5. Some on the left say: 1. Many progressive minded people, including many Democrats, think that Russian election meddling is the only reason Hilary lost in 2016, and 2. That those same people believe that simply repeating Hillary’s campaign strategy of two years ago will bring us victoriously across the finish line this November of this year. To appropriate the slang of football commentators when a player does or says something on the field that is sketchy, “C’mon Man!”

6. Leakers and whistle blowers as well as an independent media perform a crucial public service and should be defended by all of us — especially now when authoritarianism dangers are unmistakable and growing.

7. New York Times columnist Paul Krugman offers a powerful analysis of the political dynamics within the Republican Party in his latest oped. He argues, among other things, that in betting the house on Trump, the Republican Party are imperiling the country as well as run the risk of setting itself up for a historic defeat at the polls this fall from which it will be hard to recover.

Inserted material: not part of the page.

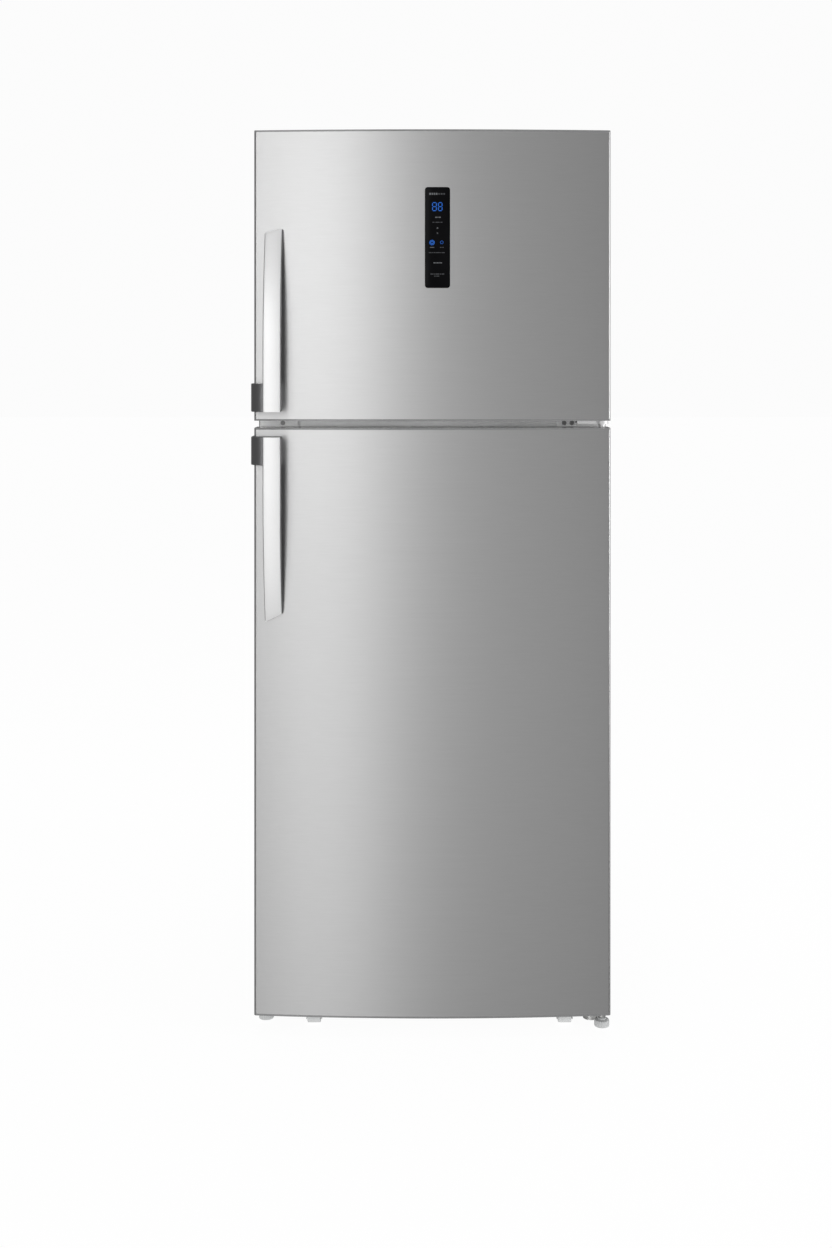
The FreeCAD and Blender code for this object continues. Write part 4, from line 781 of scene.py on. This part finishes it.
for node, width in {
    "cabinet_wrapper": 0.0006, "centre_rail": 0.0008, "hinge_hole_cover": 0.0012,
    "top_hinge_cover": 0.0022,
    "middle_hinge": 0.0007, "bottom_hinge": 0.0007, "top_hinge": 0.0006, "base_brackets": 0.0006,
    "base_pan": 0.0008, "back_panel": 0.0006, "freezer_door_end_caps": 0.0008,
    "fridge_door_end_caps": 0.0008, "glass_shelves": 0.0008, "shelf_trims": 0.001,
    "crisper_drawer_left": 0.0009, "crisper_drawer_right": 0.0009, "fridge_door_bins": 0.0009,
    "freezer_door_bin": 0.0009, "ice_box": 0.0008, "drain_pan": 0.0008, "evaporator_cover": 0.0012,
    "air_duct": 0.002, "power_inlet": 0.001, "compressor": 0.0015, "ice_tray_frame": 0.001,
    "freezer_liner": 0.0015, "fridge_liner": 0.0015, "freezer_door_liner": 0.0015,
    "fridge_door_liner": 0.0015,
    "lamp": 0.0012, "humidity_slider": 0.0006, "temperature_knob": 0.0008, "dairy_cover": 0.0006,
    "freezer_door_gasket": 0.0009, "fridge_door_gasket": 0.0009,
}.items():
    bevel(NODES[node], width, 2, 50)

# ---------------------------------------------------------------- floor, backdrop, light and camera


def studio():
    """A plain white floor that lights itself, so the object stands on it without a dark edge."""
    mesh = bpy.data.meshes.new("studio_floor")
    reach, level = 30.0, -0.0005
    corners = [(-reach, -reach), (reach, -reach), (reach, reach), (-reach, reach)]
    mesh.from_pydata([(x, y, level) for x, y in corners], [], [(0, 1, 2, 3)])
    floor = bpy.data.objects.new("studio_floor", mesh)
    bpy.context.scene.collection.objects.link(floor)
    floor.visible_glossy = False
    floor.visible_shadow = False
    paper = Surface(
        "studio_paper", (0.05, 0.05, 0.05), 0.9, Emission_Color=(1, 1, 1, 1), Emission_Strength=0.955)
    paper.tint(paper.noise(3, 2), 0.01)
    mesh.materials.append(paper.material)


def softbox(name, azimuth, low, high, wide, radiance, distance=5.0):
    """An upright panel of light that faces the object; azimuth is in degrees from the camera's side."""
    lamp = bpy.data.lights.new(name, "AREA")
    lamp.shape = "RECTANGLE"
    lamp.size, lamp.size_y = wide, high - low
    lamp.energy = math.pi * wide * (high - low) * radiance
    turn = math.radians(azimuth)
    thing = bpy.data.objects.new(name, lamp)
    thing.location = (distance * math.sin(turn), -0.3 - distance * math.cos(turn), (low + high) / 2)
    thing.rotation_euler = (math.radians(90), 0, turn)
    thing.visible_camera = False
    bpy.context.scene.collection.objects.link(thing)
    return thing


studio()
# name, azimuth, lowest, highest, width, radiance
for light in (
        ("key_high", -13, 0.9, 3.6, 1.07, 2.18),
        ("key_low", -13, -2.8, 0.9, 1.07, 1.38),
        ("fill_high", 8.5, 0.9, 3.6, 2.75, 0.19),
        ("fill_low", 8.5, -2.8, 0.9, 2.75, 0.25),
        ("edge_high", -26, 0.9, 3.6, 0.36, 3.17),
        ("edge_low", -32, -2.8, 0.9, 0.36, 1.87),
        ("key_top", -13, 4.3, 6.8, 1.07, 1.3),
        ("rim_right", 70, 0.0, 2.6, 2.0, 4.0)):
    softbox(*light)
overhead = softbox("overhead", 0, 0, 3.0, 3.0, 2.0)
overhead.location = (0, 0.2, 4.5)
overhead.rotation_euler = (0, 0, 0)

# The object is lit by a dim even world; behind it the camera sees a white one.
world = bpy.data.worlds.new("studio_world")
world.use_nodes = True
tree = world.node_tree
background = tree.nodes["Background"]
background.inputs["Strength"].default_value = 0.21
backdrop = tree.nodes.new("ShaderNodeBackground")
backdrop.inputs["Strength"].default_value = 0.972
sight = tree.nodes.new("ShaderNodeLightPath")
choice = tree.nodes.new("ShaderNodeMixShader")
tree.links.new(sight.outputs["Is Camera Ray"], choice.inputs["Fac"])
tree.links.new(background.outputs["Background"], choice.inputs[1])
tree.links.new(backdrop.outputs["Background"], choice.inputs[2])
tree.links.new(choice.outputs["Shader"], tree.nodes["World Output"].inputs["Surface"])
for shade in (background, backdrop):
    shade.inputs["Color"].default_value = (1, 1, 1, 1)
bpy.context.scene.world = world
bpy.context.scene.view_settings.view_transform = "Standard"

# A level camera at chest height; the picture is shifted down instead of tilted, so uprights stay upright.
camera_data = bpy.data.cameras.new("camera")
camera_data.lens = 44.1
camera_data.shift_x = -0.0131
camera_data.shift_y = -0.2147
camera = bpy.data.objects.new("camera", camera_data)
camera.location = (0.0, -3.314, 1.332)
camera.rotation_euler = (math.radians(90), 0, 0)
bpy.context.scene.collection.objects.link(camera)
bpy.context.scene.camera = camera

8. On a different note, this being the 100th anniversary of the Russian Revolution, it is no surprise that much has been said and written about that world-shaking event. It left behind a wealth of experience from which socialist activists and organizations can learn, but only if they absorb it critically and reflectively.

But from my reading, this spirit seems too often absent. The accent instead is on celebrating the revolutionary creativity, flexibility, and bravado of Lenin and the Bolsheviks and the mass upheaval that ushered in the first socialist revolution. It is undeniable that that is one piece of the experience that deserves serious study. But there were also negative features on many levels that can’t be ignored nor decoupled from what was to follow in the following decades. I know from my own experience nothing good will come from a one sided, undialectical approach. In the communist movement, where I hung my hat for a long time, Lenin was an icon and the Russian Revolution the apogee of revolutionary practice. Indeed, we took this tendency to an extreme and paid a severe price for it. Unfortunately, I don’t think that has changed much.